The task: The data below holds a line containing "zip(*points))), Vector(map(max, zip(*points)))" and a line containing "random.seed(7)"; please quote exactly those two lines and every line between them, and nothing else.

Record list:
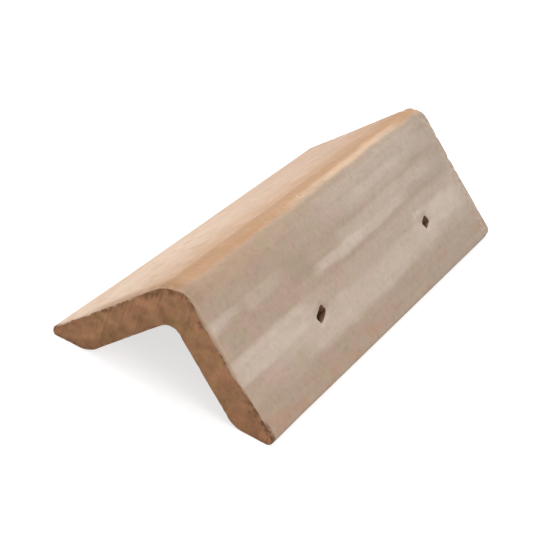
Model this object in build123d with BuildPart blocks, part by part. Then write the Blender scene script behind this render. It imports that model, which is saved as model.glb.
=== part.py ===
* * *
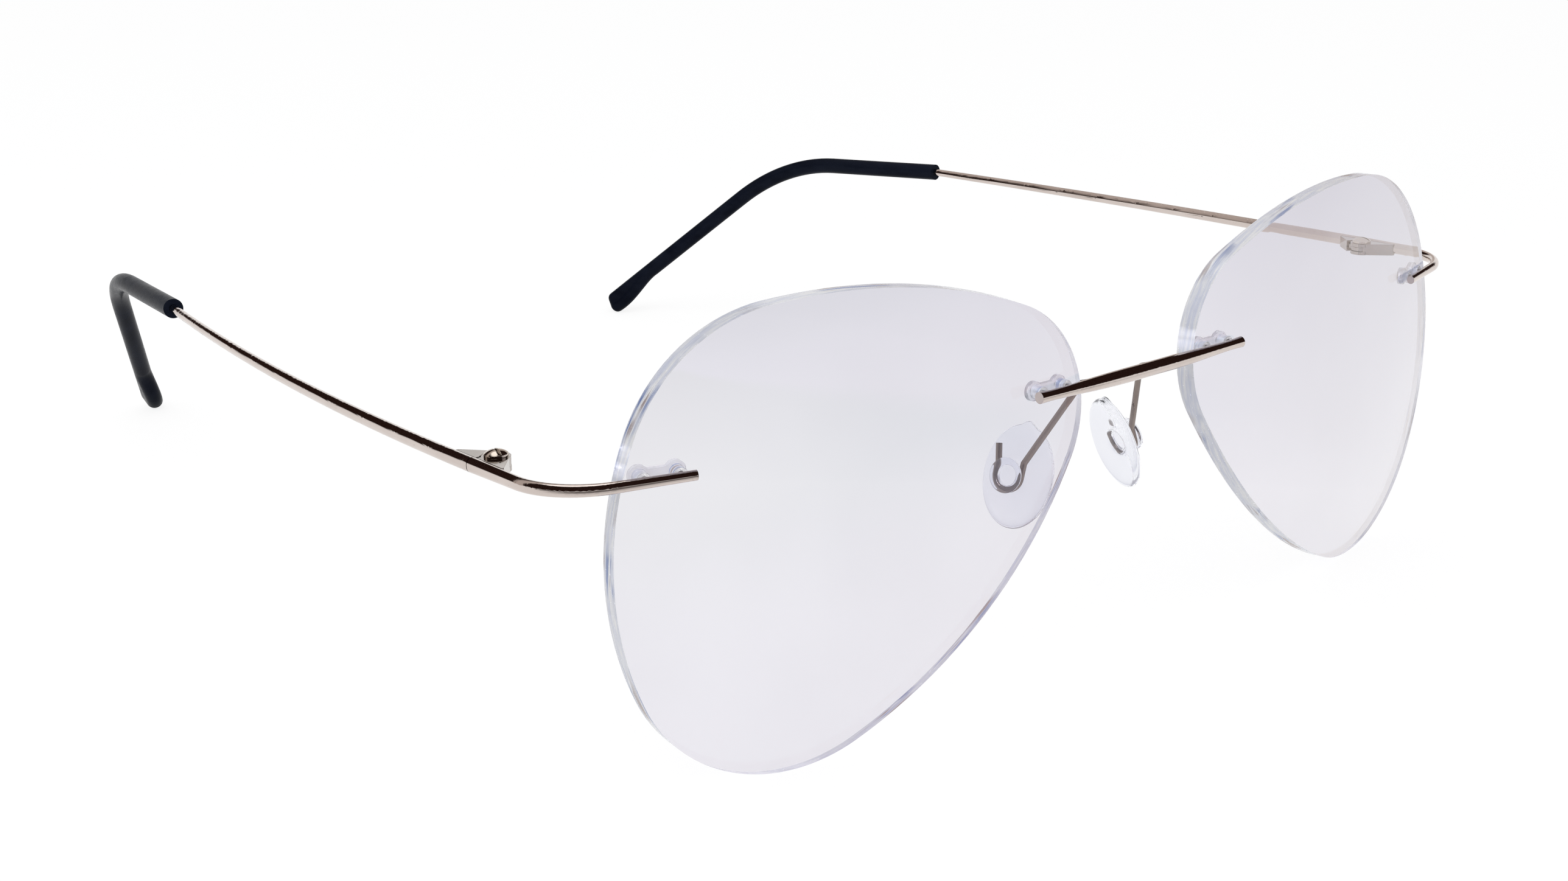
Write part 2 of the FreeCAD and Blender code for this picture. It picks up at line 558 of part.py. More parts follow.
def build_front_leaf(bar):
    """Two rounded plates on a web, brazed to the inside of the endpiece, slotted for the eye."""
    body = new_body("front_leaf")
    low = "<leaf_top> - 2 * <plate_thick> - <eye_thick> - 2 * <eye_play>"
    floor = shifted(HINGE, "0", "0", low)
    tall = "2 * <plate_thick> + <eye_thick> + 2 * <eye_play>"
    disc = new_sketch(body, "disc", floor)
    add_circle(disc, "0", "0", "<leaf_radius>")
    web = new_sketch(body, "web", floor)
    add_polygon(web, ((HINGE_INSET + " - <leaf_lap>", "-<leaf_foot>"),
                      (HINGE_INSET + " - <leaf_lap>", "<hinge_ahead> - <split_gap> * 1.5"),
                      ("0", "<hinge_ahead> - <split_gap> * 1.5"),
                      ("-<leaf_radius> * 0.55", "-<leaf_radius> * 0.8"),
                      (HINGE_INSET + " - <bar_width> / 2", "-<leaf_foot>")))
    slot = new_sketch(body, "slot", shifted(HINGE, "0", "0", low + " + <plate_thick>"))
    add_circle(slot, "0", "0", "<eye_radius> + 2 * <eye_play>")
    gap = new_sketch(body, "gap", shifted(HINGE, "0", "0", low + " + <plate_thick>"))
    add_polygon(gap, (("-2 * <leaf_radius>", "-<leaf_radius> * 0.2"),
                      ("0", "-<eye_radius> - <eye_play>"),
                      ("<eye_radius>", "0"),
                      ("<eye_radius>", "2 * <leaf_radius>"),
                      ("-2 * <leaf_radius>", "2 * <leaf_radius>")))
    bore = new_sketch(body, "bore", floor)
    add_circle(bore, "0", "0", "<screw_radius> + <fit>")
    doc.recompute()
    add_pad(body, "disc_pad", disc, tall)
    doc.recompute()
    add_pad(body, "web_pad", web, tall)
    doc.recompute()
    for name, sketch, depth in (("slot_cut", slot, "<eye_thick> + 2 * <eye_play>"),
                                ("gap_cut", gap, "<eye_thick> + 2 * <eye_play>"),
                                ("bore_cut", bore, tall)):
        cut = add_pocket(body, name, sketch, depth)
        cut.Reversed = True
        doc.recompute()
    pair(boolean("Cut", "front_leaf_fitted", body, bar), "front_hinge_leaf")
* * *
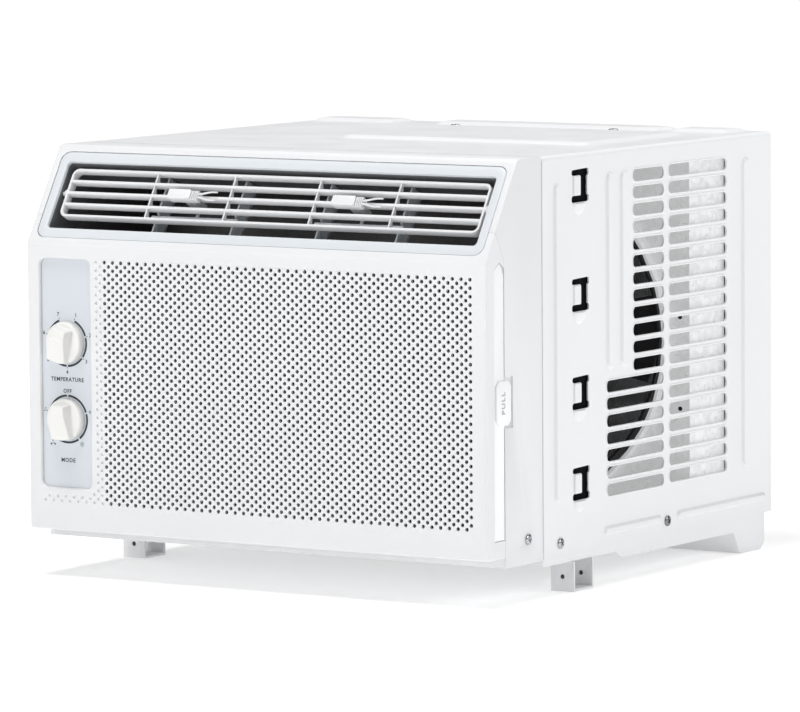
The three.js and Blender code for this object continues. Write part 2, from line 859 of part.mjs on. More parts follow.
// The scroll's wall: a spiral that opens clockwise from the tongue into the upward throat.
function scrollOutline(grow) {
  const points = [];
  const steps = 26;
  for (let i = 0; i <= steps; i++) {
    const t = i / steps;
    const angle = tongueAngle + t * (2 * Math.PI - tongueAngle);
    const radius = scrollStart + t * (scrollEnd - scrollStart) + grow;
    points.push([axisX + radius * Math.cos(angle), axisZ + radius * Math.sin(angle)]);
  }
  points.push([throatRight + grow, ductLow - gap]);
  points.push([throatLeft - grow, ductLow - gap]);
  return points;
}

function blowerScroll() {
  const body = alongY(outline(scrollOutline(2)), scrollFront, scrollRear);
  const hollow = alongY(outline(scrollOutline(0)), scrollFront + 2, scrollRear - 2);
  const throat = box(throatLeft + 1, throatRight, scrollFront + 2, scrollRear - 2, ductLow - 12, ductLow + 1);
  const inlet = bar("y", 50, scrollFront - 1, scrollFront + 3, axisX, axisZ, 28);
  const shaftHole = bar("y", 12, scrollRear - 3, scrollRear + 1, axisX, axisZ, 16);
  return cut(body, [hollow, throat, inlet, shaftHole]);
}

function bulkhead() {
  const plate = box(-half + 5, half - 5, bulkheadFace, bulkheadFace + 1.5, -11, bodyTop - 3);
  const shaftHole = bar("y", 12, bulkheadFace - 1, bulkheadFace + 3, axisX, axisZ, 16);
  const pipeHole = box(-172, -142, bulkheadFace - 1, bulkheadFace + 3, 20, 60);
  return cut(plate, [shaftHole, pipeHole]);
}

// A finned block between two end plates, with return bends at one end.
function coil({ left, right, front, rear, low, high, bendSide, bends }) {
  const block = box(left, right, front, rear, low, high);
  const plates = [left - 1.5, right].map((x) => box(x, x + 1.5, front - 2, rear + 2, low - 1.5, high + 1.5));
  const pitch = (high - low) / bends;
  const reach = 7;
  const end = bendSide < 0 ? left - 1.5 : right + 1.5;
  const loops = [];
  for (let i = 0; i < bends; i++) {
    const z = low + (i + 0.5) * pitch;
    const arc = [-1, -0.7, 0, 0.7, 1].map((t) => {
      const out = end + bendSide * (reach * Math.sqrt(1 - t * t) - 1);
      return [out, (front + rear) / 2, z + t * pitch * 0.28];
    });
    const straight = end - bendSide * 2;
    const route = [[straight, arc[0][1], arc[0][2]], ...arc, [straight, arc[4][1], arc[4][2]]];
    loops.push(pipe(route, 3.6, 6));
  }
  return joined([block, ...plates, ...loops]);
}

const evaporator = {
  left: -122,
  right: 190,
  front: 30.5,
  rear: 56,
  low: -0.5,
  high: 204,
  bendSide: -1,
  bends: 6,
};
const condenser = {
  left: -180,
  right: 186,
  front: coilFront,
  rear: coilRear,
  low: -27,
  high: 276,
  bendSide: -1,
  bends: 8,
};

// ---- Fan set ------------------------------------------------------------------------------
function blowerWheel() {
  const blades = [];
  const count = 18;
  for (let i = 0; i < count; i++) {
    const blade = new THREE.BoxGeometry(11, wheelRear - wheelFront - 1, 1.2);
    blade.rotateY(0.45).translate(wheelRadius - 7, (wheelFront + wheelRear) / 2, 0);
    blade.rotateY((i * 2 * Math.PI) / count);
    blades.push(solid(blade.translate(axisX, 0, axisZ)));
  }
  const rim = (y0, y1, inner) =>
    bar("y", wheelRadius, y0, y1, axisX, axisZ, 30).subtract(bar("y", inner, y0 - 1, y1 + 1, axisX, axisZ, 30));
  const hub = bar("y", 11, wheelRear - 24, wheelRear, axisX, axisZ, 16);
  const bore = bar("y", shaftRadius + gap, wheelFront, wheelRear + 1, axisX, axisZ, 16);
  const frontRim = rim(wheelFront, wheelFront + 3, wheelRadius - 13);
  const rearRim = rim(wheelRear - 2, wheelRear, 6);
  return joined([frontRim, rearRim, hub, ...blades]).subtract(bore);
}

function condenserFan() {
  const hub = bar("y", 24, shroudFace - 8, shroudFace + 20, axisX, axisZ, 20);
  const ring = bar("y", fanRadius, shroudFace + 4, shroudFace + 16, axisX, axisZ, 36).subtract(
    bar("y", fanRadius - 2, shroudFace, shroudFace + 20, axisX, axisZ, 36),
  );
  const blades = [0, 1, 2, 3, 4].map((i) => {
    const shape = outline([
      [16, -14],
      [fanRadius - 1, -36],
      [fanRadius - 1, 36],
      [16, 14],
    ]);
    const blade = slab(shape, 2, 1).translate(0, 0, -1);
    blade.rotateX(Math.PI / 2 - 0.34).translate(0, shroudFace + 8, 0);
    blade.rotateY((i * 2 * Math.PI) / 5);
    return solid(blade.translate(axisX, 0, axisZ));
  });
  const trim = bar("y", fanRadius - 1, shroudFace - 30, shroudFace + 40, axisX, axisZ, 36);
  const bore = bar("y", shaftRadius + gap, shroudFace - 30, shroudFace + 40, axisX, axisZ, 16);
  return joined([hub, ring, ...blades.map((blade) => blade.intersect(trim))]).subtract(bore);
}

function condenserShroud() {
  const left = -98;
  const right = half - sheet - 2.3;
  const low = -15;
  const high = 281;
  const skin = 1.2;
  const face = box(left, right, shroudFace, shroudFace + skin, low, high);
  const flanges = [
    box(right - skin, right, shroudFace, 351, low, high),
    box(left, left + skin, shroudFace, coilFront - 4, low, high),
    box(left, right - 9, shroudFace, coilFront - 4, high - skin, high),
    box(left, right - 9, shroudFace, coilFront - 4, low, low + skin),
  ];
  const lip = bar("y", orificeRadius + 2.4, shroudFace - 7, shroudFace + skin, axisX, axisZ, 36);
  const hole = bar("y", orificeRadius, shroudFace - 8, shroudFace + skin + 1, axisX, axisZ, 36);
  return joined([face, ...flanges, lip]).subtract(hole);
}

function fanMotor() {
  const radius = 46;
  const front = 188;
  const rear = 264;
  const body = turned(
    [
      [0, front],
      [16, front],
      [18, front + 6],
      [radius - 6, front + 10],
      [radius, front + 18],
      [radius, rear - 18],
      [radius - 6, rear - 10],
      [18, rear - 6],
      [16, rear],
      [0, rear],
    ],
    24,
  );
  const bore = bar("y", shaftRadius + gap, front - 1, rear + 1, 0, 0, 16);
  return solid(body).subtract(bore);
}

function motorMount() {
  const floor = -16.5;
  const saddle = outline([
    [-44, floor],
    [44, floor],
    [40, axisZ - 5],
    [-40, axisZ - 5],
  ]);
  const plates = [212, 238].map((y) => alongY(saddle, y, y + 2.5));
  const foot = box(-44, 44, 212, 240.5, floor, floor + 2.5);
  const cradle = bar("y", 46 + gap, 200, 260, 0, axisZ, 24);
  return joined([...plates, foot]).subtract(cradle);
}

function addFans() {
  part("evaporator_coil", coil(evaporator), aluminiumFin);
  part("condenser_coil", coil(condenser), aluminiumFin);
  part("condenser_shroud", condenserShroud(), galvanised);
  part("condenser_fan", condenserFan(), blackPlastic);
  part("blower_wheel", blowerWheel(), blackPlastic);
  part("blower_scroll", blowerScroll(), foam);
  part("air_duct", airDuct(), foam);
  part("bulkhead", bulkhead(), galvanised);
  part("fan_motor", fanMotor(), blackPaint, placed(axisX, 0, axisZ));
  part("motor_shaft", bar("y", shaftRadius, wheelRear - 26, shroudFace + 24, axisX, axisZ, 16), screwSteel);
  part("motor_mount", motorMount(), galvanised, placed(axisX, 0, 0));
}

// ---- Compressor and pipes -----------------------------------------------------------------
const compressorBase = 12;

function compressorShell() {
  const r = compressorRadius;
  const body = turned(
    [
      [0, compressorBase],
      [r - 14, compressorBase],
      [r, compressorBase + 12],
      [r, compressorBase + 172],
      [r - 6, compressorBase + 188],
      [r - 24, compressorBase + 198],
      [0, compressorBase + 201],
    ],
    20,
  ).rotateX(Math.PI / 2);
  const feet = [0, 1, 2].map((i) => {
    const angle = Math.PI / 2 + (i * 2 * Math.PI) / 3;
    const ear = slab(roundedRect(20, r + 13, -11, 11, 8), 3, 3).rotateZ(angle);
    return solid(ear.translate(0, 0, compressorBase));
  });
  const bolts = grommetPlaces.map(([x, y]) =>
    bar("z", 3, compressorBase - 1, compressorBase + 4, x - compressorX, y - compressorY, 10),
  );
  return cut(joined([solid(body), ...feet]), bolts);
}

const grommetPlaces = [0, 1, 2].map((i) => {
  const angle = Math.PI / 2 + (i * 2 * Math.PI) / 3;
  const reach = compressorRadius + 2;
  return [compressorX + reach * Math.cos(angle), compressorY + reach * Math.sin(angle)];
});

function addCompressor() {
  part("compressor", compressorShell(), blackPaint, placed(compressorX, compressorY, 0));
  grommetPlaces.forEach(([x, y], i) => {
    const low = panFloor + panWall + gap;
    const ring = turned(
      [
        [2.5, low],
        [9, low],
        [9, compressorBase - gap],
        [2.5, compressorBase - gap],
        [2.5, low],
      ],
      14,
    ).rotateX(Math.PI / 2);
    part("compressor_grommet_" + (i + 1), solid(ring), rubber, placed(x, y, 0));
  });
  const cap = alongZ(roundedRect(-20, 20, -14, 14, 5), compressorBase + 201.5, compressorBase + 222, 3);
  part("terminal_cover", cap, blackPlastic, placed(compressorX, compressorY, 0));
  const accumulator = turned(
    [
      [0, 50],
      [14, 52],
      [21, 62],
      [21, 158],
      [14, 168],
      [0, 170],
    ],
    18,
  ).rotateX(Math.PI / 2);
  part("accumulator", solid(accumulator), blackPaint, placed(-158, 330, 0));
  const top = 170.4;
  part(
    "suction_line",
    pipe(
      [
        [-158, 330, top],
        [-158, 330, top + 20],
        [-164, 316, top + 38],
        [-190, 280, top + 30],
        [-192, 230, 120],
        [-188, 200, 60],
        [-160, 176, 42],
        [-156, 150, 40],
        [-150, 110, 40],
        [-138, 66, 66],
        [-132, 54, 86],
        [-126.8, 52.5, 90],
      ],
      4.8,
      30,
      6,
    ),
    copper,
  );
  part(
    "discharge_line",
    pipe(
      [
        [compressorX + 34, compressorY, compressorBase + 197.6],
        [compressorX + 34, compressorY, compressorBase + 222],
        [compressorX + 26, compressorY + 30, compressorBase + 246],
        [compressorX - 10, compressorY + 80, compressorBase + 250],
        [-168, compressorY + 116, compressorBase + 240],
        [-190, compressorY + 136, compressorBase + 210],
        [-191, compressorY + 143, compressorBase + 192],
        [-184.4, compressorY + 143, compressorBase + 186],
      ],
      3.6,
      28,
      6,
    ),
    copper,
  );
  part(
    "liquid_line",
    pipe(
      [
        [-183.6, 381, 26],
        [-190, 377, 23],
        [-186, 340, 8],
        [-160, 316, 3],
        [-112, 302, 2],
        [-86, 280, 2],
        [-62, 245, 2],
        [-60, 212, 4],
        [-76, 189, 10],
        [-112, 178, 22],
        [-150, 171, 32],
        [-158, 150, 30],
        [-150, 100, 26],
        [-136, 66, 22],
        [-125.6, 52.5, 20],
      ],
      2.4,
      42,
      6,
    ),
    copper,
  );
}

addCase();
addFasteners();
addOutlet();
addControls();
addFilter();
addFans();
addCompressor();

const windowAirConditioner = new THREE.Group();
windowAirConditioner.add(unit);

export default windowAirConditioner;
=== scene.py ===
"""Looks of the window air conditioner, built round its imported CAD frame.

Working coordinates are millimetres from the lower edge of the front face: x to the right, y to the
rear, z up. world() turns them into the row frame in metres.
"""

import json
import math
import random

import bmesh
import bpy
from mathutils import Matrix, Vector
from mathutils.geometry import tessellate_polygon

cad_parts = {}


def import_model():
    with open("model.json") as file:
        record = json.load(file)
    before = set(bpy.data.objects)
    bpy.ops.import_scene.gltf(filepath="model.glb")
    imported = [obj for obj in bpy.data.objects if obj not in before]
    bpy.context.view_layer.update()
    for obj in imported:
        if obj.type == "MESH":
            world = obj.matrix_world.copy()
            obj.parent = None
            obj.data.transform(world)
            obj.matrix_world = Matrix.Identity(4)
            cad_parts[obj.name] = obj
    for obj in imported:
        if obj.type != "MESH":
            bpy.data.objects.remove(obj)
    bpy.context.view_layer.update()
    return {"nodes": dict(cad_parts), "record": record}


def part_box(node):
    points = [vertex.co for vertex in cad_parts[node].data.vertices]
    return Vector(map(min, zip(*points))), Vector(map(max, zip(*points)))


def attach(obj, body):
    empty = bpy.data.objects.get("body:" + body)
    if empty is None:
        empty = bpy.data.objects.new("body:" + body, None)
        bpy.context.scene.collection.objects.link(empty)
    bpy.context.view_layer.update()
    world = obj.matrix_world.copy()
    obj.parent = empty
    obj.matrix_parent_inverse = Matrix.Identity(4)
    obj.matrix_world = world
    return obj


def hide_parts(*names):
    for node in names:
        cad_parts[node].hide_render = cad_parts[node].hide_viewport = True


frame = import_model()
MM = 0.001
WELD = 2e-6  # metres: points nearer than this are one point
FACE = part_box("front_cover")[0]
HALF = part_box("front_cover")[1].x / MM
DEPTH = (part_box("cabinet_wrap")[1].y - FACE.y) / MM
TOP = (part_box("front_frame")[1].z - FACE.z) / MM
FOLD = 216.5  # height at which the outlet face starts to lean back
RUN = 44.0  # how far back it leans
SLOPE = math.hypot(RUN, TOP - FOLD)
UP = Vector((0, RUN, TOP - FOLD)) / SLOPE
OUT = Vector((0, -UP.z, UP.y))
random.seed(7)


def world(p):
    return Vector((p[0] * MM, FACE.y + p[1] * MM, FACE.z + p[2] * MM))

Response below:
    return Vector(map(min, zip(*points))), Vector(map(max, zip(*points)))


def attach(obj, body):
    empty = bpy.data.objects.get("body:" + body)
    if empty is None:
        empty = bpy.data.objects.new("body:" + body, None)
        bpy.context.scene.collection.objects.link(empty)
    bpy.context.view_layer.update()
    world = obj.matrix_world.copy()
    obj.parent = empty
    obj.matrix_parent_inverse = Matrix.Identity(4)
    obj.matrix_world = world
    return obj


def hide_parts(*names):
    for node in names:
        cad_parts[node].hide_render = cad_parts[node].hide_viewport = True


frame = import_model()
MM = 0.001
WELD = 2e-6  # metres: points nearer than this are one point
FACE = part_box("front_cover")[0]
HALF = part_box("front_cover")[1].x / MM
DEPTH = (part_box("cabinet_wrap")[1].y - FACE.y) / MM
TOP = (part_box("front_frame")[1].z - FACE.z) / MM
FOLD = 216.5  # height at which the outlet face starts to lean back
RUN = 44.0  # how far back it leans
SLOPE = math.hypot(RUN, TOP - FOLD)
UP = Vector((0, RUN, TOP - FOLD)) / SLOPE
OUT = Vector((0, -UP.z, UP.y))
random.seed(7)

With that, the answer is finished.